IanJ 11.25.03 at 8:45 am

Derrida derider:

The bigger the difference in points between a try and a penalty goal, the more defending teams will infringe rather than allow tries to be scored. Reduce penalty goals to two points, and we’ll see even more of them. That what you want?

Ian

20

Ian Whitchurch 11.25.03 at 10:40 am

Ian,

There are several solutions.

The first and best one is the sin bin for professional fouls – which is what you are talking about.

Having a “power play” for 10 minutes is often worth 2 or more tries in Super 12 – more if you include the fatigue factor on the rest of the team.

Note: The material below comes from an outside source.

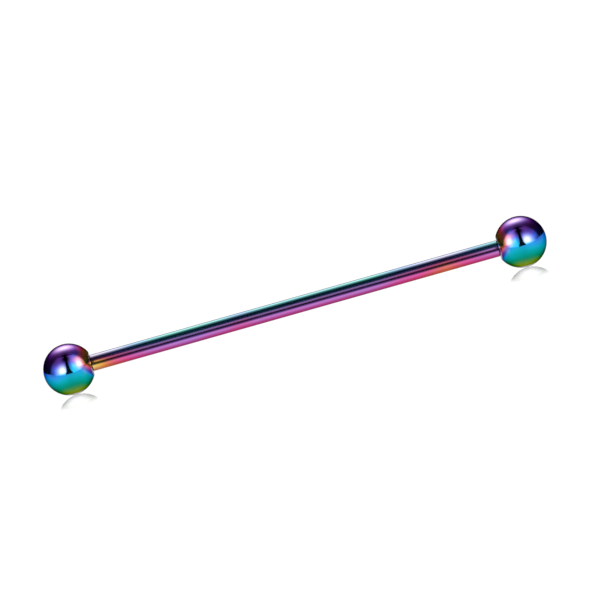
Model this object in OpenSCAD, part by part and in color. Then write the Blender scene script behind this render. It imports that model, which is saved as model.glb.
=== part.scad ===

There is no way in hell someone standing on the wrong side of a ruck 35 meters out from the try lineis worth 3 points, which is the way things work now.

Ian Whitchurch

21

Eddie Jones 11.27.03 at 2:01 pm

But does anybody know what Swing Low Sweet Chariot has to do with English rugby history ?

Is it just that the average supporter can just about remember the words ?

22

Jonny 12.03.03 at 1:27 am

Thanks to all the fans for your tremendous support…

Jonny

23

Oti 12.05.03 at 6:48 pm

For “Eddy Jones” (question posted 27 Nov), have a look at the RFU website. There’s a page explaining. I’m sure you can find it yourself

24

Tommy C 12.11.03 at 3:46 am

Well, what can i say, congrats to england, no doubt they were winning ugly. The better team???
Very very arguable, but hey, dads army had to win something some time didn’t they? Now they got 2 things to celebrate, 1966 and 2003. But all i can say is enjoy it while it lasts, success is, in your case very very fleeting. Look out england, when your forward pack dissapears/retires (imminent, very very imminent). The true test is whether or not you can back up this win. Beware the wounded Wallaby……..

25

Mark Nolan 12.19.03 at 8:06 am

Reason why Swing Low is sung at England rugby matches:

http://www.guardian.co.uk/rugbycup/Story/0,2763,202538,00.html

26

Mac 12.22.03 at 12:58 pm

Tommy C

I take it you don’t consider the Tri-nations tournament to be a worthwhile event. And I take it that when Australia won (only twice in the last seven years), you didn’t celebrate that?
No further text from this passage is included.